古本探偵団(1950〜)

 

科学画報

誠文堂新光社刊1952年3月号(200円)

朝鮮戦争当時の米空軍の様子

朝鮮戦争(1950〜1953休戦)の余波を受けて急遽特集された本のようです。はしがきに米軍から資料の提供を受けて云々との記述があります。で、朝鮮戦争でのコルセアやスカイレーダーの写真が巻頭を飾っているのですが、もろに戦争の写真を取り上げるのはいささかためらいがあったようで、はしがきが言い訳めいている。“われわれは心より平和をのぞむものであるが、(中略)実態をつかむこともまた必要である”なんてね。科学画報ということだから航空機専門の雑誌ではないと思うのですが、出版元の誠文堂は戦前にも「航空の驚異」を出版していますね。本号は頭から尻尾まで飛行機(米軍機)の話だけでまとめられてます。いったん敗戦で途切れた(多分)航空専門誌の穴を埋めていたのかもしれないね。1952年当時の米軍機の話題ですから、Fナンバーは93までで、超音速機のセンチュリーシリーズは陰も形もありません(F-100の初飛行は1953年)。記事中では超音速飛行について触れられているんですがね。戦争が終わって7年経ってジェットという言葉については広まったようで普通に使われていますが、ミサイルは誘導弾という日本語が当てられています。

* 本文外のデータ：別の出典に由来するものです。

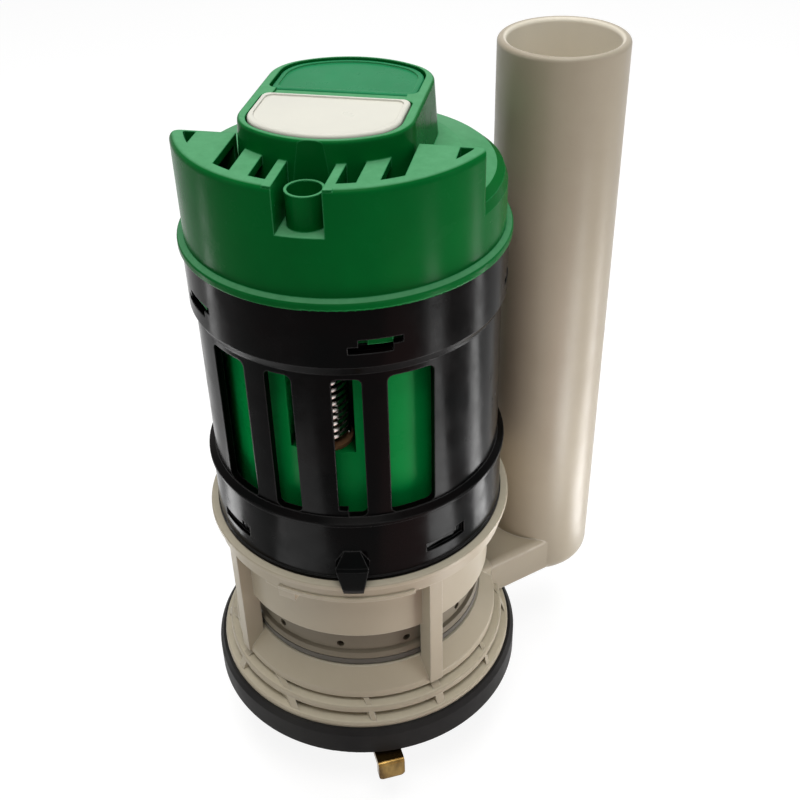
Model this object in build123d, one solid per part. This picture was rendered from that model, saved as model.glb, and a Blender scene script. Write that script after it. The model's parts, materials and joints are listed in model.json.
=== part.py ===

そういえばB-61マタドール(当時)を無人爆撃機と解説しているというのはいささか勇み足というかミスリーディングを招くように思える(本当はミサイルです)。無人爆撃機ってUAVかよ!ミサイルという概念が一般に広まっていなかったということでしょうか。Bを冠しているのでその通りに解釈すれば爆撃機だし無人で飛んでいくのだけれど、いったん離陸(発射)したら着陸することのないものなのですよ!なんかよくわかっていない人が書いている感じで隔靴掻痒です。またB-36の解説で“巨大な操縦盤(この操縦盤はかつての重爆B-24リベレーター機の主翼面積に匹敵する!)はその架縁に施されたボタンを押すだけで、他に特別な動力を用いずに操作されるようになっている”というのは明らかな誤訳ですね(原文に当たっていないけれど)。操縦舵面面積がB-24の主翼面積に匹敵するということと後縁にサーボタブがあって人力操舵を可能にしていたということでしょう。おまけに筆者が注をいれて“近代大型機の操縦は(中略)尨大な操縦盤の間を駈けまわってコントロールするらしい”と書いているのも傷を深くしているね(モグラたたきゲームを想起します)。この辺が専門誌でない限界かとも思える。ま、私がこんな偉そうなことを書けるのも、航空専門誌を読み漁ってきたからなのですが。やっぱり出てきた原子力飛行機の構想。GEとコンベアが開発に乗り出したそうです。アメリカでは今よりもっと無邪気に原子力に夢を持っていたのだな。結局B-36に原子炉を載せて飛行させただけで終わりましたが(ほっ)。WW2が終わって7年の1952年、大戦機であるコルセアの末裔が空母にいた頃に、B-52の試作機が飛ぶ(1952年初飛行)という話題が載せられている。そのB-52の末裔が21世紀になってもまだまだ現役というのは、歴史はつながっているんだなという感じがしますね。